Once you choose a column, a table appears where you can define your aggregations. Under Method for Aggregating Values, choose methods such as AVG
, SUM
, COUNT
, MIN
, and MAX
.
For each aggregation, you can define an optional Column Alias that gets appended to the new columns' names. This helps make your output columns more descriptive and meaningful.
Example: If your pivot column values are dates and you're calculating averages, you might use
AVG_Sales
as the alias, resulting in column names like2025-01-01_AVG_Sales
and2025-02-01_AVG_Sales
.
When using the CONCAT
aggregation method, the Separator parameter specifies the character or string used to separate the values that are being concatenated together. Common separators include commas, semicolons, and pipes.
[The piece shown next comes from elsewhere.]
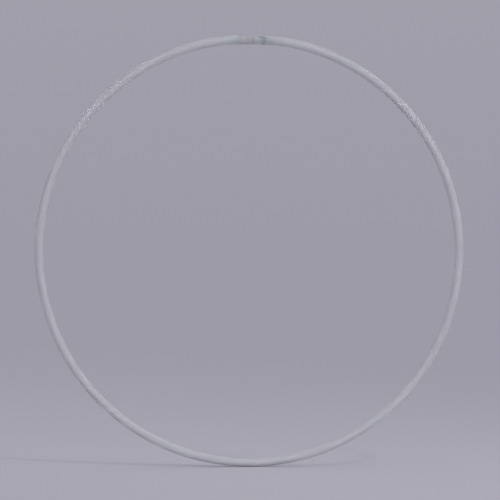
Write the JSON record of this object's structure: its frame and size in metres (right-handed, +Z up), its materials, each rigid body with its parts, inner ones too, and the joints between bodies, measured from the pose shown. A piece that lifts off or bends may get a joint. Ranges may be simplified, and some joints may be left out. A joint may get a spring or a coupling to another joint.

Example: Energy consumption
Imagine you have a dataset of energy consumption with Date
, City
, and kWh_Used
for different buildings, and you want to see the average kWh_Used
per city for a specific date, with dates as columns. You will start with the following information:
Date | Building_ID | Building_Type | City | Energy_Source | kWh_Used | Cost | Peak_Demand_kWh |
---|---|---|---|---|---|---|---|
2025-07-01 | B001 | Office | New York | Solar | 150 | 30.00 | 10 |
2025-07-01 | B002 | Residential | Los Angeles | Grid | 200 | 40.00 | 12 |
2025-07-01 | B003 | Retail | New York | Grid | 180 | 36.00 | 11 |
2025-07-02 | B001 | Office | New York | Solar | 160 | 32.00 | 10.5 |
2025-07-02 | B002 | Residential | Los Angeles | Grid | 210 | 42.00 | 12.5 |
2025-07-03 | B004 | Commercial | Chicago | Grid | 250 | 50.00 | 15 |
2025-07-03 | B005 | Industrial | Houston | Solar | 300 | 60.00 | 18 |
2025-07-04 | B001 | Office | New York | Solar | 155 | 31.00 | 10.2 |
2025-07-04 | B003 | Retail | New York | Grid | 185 | 37.00 | 11.5 |
2025-07-05 | B002 | Residential | Los Angeles | Grid | 205 | 41.00 | 12.3 |
In the Pivot gem configuration:
- Set the Pivot column to
Date
. - Enter the following Unique Pivot Column Values:
'2025-07-01'
,'2025-07-02'
,'2025-07-03'
,'2025-07-04'
, and'2025-07-05'
(or the specific dates you are interested in). - For Group data by these columns, select the
City
column. - For Values for New Columns, select the
kWh_Used
column. - Under Method for Aggregating Values, select
AVG
. - For the
AVG
aggregation, add the Column Alias:AVG_kWh
Result
The output table shows the average kWh_Used
for each city on the specified dates, with the dates as new columns.
City | 2025-07-01_AVG_kWh | 2025-07-02_AVG_kWh | 2025-07-03_AVG_kWh | 2025-07-04_AVG_kWh | 2025-07-05_AVG_kWh |
---|---|---|---|---|---|
New York | 165 | 160 | null | 170 | null |
Los Angeles | 200 | 210 | null | null | 205 |
Chicago | null | null | 250 | null | null |
Houston | null | null | 300 | null | null |
Note that there are some null values in this output table. This is because for certain combinations of City
and Date
, there's no corresponding data in the original input table.
The Pivot gem works by taking unique values from the Pivot Column Settings (Date
in this case) and turning them into new columns. It then populates these new columns with aggregated values from the Values for New Columns (kWh_Used
) per group (City
).
If a specific city does not have any kWh_Used
data for a particular date, then when that date becomes a column, the corresponding cell will be null. In this example, you can see that Chicago has no data for 2025-07-01
, so the cell is null for that date in the output. In summary, the null indicates the absence of data for that specific intersection of city and date in your original dataset.